Required work: Reproduce the entire listing word for word.

Data provided:

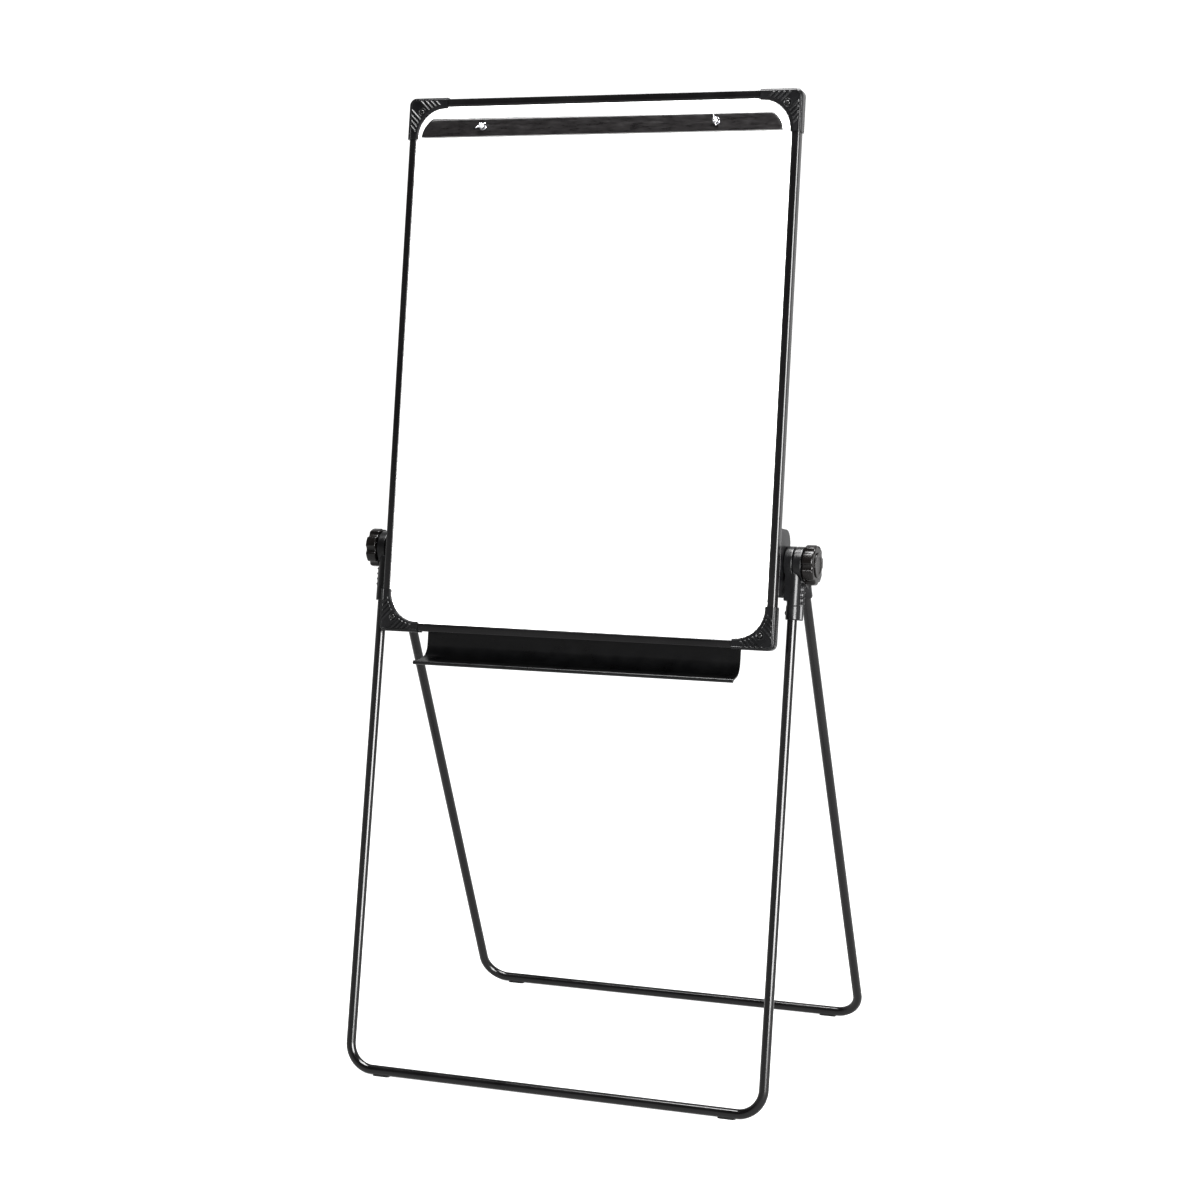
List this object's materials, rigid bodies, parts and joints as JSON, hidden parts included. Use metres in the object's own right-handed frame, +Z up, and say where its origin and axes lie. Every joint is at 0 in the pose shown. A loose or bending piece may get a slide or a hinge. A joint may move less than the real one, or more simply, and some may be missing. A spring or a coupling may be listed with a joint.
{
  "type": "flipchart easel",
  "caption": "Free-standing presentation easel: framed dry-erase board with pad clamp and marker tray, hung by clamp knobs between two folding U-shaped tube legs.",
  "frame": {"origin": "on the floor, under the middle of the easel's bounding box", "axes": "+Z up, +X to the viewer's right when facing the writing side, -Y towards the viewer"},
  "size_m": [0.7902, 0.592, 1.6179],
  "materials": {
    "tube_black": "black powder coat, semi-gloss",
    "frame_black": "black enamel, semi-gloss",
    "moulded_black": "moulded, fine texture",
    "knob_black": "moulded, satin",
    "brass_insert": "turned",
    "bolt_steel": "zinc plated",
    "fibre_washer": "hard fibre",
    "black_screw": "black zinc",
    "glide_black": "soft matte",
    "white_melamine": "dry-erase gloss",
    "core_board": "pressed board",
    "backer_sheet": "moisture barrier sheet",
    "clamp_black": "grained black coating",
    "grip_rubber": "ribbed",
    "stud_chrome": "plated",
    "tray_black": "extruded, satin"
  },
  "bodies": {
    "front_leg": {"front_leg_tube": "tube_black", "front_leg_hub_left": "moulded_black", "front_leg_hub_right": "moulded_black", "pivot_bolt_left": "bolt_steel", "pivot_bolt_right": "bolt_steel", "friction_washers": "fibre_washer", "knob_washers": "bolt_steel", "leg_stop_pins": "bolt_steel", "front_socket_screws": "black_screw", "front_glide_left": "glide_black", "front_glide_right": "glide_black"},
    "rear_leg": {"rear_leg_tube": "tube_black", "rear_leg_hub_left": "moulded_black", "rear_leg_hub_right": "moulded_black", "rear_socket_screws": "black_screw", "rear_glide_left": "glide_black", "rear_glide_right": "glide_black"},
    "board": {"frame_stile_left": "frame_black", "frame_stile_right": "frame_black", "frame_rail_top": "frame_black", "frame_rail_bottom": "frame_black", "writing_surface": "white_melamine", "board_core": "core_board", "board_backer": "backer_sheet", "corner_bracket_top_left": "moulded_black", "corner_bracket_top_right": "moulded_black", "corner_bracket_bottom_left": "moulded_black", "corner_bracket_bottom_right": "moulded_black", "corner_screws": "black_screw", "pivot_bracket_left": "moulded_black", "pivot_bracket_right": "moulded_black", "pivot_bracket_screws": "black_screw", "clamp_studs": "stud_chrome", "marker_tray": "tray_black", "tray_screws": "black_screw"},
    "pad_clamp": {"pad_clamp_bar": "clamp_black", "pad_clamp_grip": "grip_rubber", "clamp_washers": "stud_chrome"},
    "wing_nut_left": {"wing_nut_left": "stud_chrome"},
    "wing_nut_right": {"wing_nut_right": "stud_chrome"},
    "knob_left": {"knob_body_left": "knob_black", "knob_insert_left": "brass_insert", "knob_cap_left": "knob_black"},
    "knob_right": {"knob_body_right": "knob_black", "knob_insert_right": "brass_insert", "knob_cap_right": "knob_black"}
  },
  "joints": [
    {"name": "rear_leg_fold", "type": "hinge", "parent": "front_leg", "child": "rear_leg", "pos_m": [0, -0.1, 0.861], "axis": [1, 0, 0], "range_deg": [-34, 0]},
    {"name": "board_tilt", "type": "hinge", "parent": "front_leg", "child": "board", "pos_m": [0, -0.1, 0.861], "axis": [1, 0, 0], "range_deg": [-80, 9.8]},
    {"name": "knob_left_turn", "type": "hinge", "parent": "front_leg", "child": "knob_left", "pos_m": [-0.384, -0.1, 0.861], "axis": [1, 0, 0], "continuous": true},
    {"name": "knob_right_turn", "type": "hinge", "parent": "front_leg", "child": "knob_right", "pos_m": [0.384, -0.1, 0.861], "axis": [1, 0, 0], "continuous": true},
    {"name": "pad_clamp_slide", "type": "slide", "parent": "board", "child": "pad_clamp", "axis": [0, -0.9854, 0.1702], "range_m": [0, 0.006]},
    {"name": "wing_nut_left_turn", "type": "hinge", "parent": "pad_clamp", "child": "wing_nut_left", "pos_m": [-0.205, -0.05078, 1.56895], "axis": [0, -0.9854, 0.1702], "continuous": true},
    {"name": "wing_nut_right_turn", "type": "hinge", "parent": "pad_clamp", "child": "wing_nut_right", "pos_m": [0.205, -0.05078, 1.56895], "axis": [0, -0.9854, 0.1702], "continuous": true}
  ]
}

Complete response:
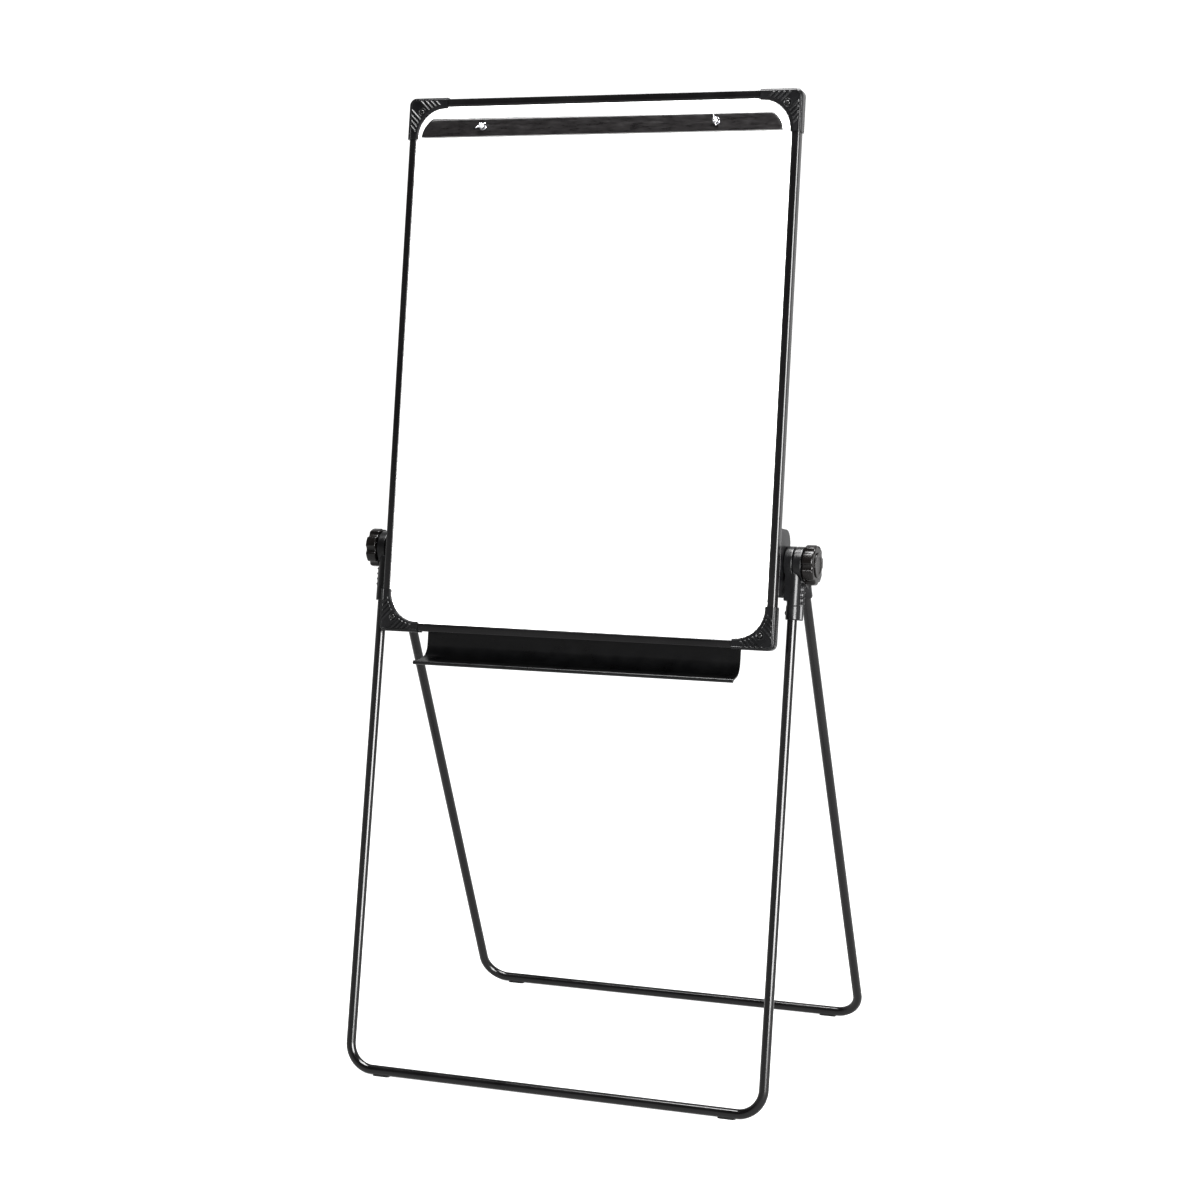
List this object's materials, rigid bodies, parts and joints as JSON, hidden parts included. Use metres in the object's own right-handed frame, +Z up, and say where its origin and axes lie. Every joint is at 0 in the pose shown. A loose or bending piece may get a slide or a hinge. A joint may move less than the real one, or more simply, and some may be missing. A spring or a coupling may be listed with a joint.
{
  "type": "flipchart easel",
  "caption": "Free-standing presentation easel: framed dry-erase board with pad clamp and marker tray, hung by clamp knobs between two folding U-shaped tube legs.",
  "frame": {"origin": "on the floor, under the middle of the easel's bounding box", "axes": "+Z up, +X to the viewer's right when facing the writing side, -Y towards the viewer"},
  "size_m": [0.7902, 0.592, 1.6179],
  "materials": {
    "tube_black": "black powder coat, semi-gloss",
    "frame_black": "black enamel, semi-gloss",
    "moulded_black": "moulded, fine texture",
    "knob_black": "moulded, satin",
    "brass_insert": "turned",
    "bolt_steel": "zinc plated",
    "fibre_washer": "hard fibre",
    "black_screw": "black zinc",
    "glide_black": "soft matte",
    "white_melamine": "dry-erase gloss",
    "core_board": "pressed board",
    "backer_sheet": "moisture barrier sheet",
    "clamp_black": "grained black coating",
    "grip_rubber": "ribbed",
    "stud_chrome": "plated",
    "tray_black": "extruded, satin"
  },
  "bodies": {
    "front_leg": {"front_leg_tube": "tube_black", "front_leg_hub_left": "moulded_black", "front_leg_hub_right": "moulded_black", "pivot_bolt_left": "bolt_steel", "pivot_bolt_right": "bolt_steel", "friction_washers": "fibre_washer", "knob_washers": "bolt_steel", "leg_stop_pins": "bolt_steel", "front_socket_screws": "black_screw", "front_glide_left": "glide_black", "front_glide_right": "glide_black"},
    "rear_leg": {"rear_leg_tube": "tube_black", "rear_leg_hub_left": "moulded_black", "rear_leg_hub_right": "moulded_black", "rear_socket_screws": "black_screw", "rear_glide_left": "glide_black", "rear_glide_right": "glide_black"},
    "board": {"frame_stile_left": "frame_black", "frame_stile_right": "frame_black", "frame_rail_top": "frame_black", "frame_rail_bottom": "frame_black", "writing_surface": "white_melamine", "board_core": "core_board", "board_backer": "backer_sheet", "corner_bracket_top_left": "moulded_black", "corner_bracket_top_right": "moulded_black", "corner_bracket_bottom_left": "moulded_black", "corner_bracket_bottom_right": "moulded_black", "corner_screws": "black_screw", "pivot_bracket_left": "moulded_black", "pivot_bracket_right": "moulded_black", "pivot_bracket_screws": "black_screw", "clamp_studs": "stud_chrome", "marker_tray": "tray_black", "tray_screws": "black_screw"},
    "pad_clamp": {"pad_clamp_bar": "clamp_black", "pad_clamp_grip": "grip_rubber", "clamp_washers": "stud_chrome"},
    "wing_nut_left": {"wing_nut_left": "stud_chrome"},
    "wing_nut_right": {"wing_nut_right": "stud_chrome"},
    "knob_left": {"knob_body_left": "knob_black", "knob_insert_left": "brass_insert", "knob_cap_left": "knob_black"},
    "knob_right": {"knob_body_right": "knob_black", "knob_insert_right": "brass_insert", "knob_cap_right": "knob_black"}
  },
  "joints": [
    {"name": "rear_leg_fold", "type": "hinge", "parent": "front_leg", "child": "rear_leg", "pos_m": [0, -0.1, 0.861], "axis": [1, 0, 0], "range_deg": [-34, 0]},
    {"name": "board_tilt", "type": "hinge", "parent": "front_leg", "child": "board", "pos_m": [0, -0.1, 0.861], "axis": [1, 0, 0], "range_deg": [-80, 9.8]},
    {"name": "knob_left_turn", "type": "hinge", "parent": "front_leg", "child": "knob_left", "pos_m": [-0.384, -0.1, 0.861], "axis": [1, 0, 0], "continuous": true},
    {"name": "knob_right_turn", "type": "hinge", "parent": "front_leg", "child": "knob_right", "pos_m": [0.384, -0.1, 0.861], "axis": [1, 0, 0], "continuous": true},
    {"name": "pad_clamp_slide", "type": "slide", "parent": "board", "child": "pad_clamp", "axis": [0, -0.9854, 0.1702], "range_m": [0, 0.006]},
    {"name": "wing_nut_left_turn", "type": "hinge", "parent": "pad_clamp", "child": "wing_nut_left", "pos_m": [-0.205, -0.05078, 1.56895], "axis": [0, -0.9854, 0.1702], "continuous": true},
    {"name": "wing_nut_right_turn", "type": "hinge", "parent": "pad_clamp", "child": "wing_nut_right", "pos_m": [0.205, -0.05078, 1.56895], "axis": [0, -0.9854, 0.1702], "continuous": true}
  ]
}